The year 2020 provided an opportunity to reflect on the current significance of heritage in the design disciplines. That process of consideration is vital for the selection process within Disclosing Architecture. It is physically impossible to restore and digitise all the drawings and photos in the national collection. Moreover, this thinking is also indispensable for Het Nieuwe Instituut as a whole. After all, from 2021, the institute will function as a heritage institution with a number of supporting tasks. This shifts the heritage task to the core of the organisation, as was laid down at the end of the year in the Heritage Activities Plan 2021-2024. In line with its assignment, Het Nieuwe Instituut wants to approach this domain in the same innovative way as it has done so far with exhibition models, research practices and themes, design assignments, education programmes and, for example, the formation of cross-disciplinary partnerships.
Ontwerparchieven
An important step in the further profiling of the heritage task has taken shape this year as the Network Archives Design and Digital Culture, which will be coordinated and provided with content-oriented input by Het Nieuwe Instituut. After years of apparent stagnation, and building on initial research from 2019, a few weeks ago an online launch allowed the creation of an archive facility for the design disciplines that have no place in the national collection. Up until now, the design and digital culture sectors have had to do without a coherent memory.
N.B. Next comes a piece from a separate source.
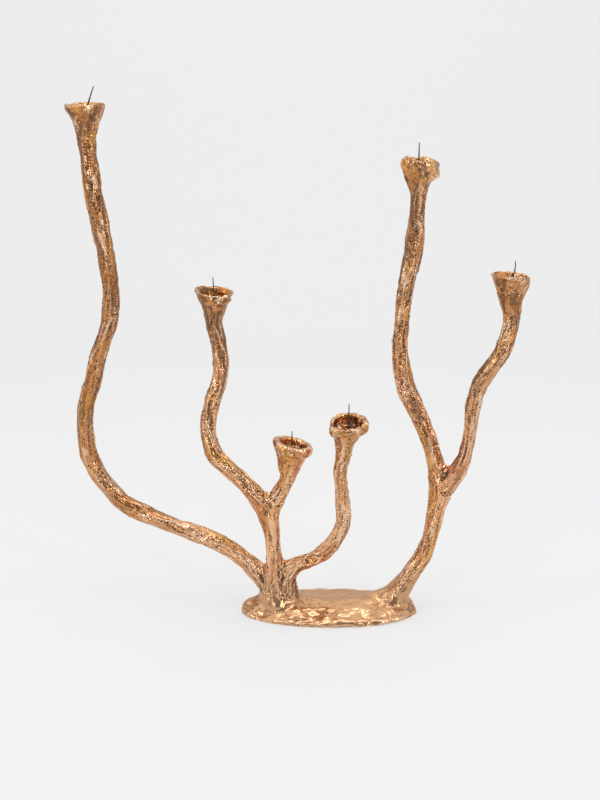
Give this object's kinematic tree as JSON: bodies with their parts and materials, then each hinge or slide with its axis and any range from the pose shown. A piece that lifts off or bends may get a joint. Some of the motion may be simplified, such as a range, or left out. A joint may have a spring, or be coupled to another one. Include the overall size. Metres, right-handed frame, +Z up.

The network of archive creators and managers will now build a bridge between the many sub-archives, sharing them with the world via a central digital access point. The focus is explicitly on the users. They will be actively involved in researching and enriching the collections - and so helping to question the prevailing canon in these design domains on the basis of multivocality.
In fact, this ambition applies to the entire programme that Het Nieuwe Instituut hopes to realise in 2021: generating involvement, activating it, jointly developing new visions and always involving new groups in that process. And hopefully we will meet again in a well-filled auditorium, or at the opening of a new exhibition.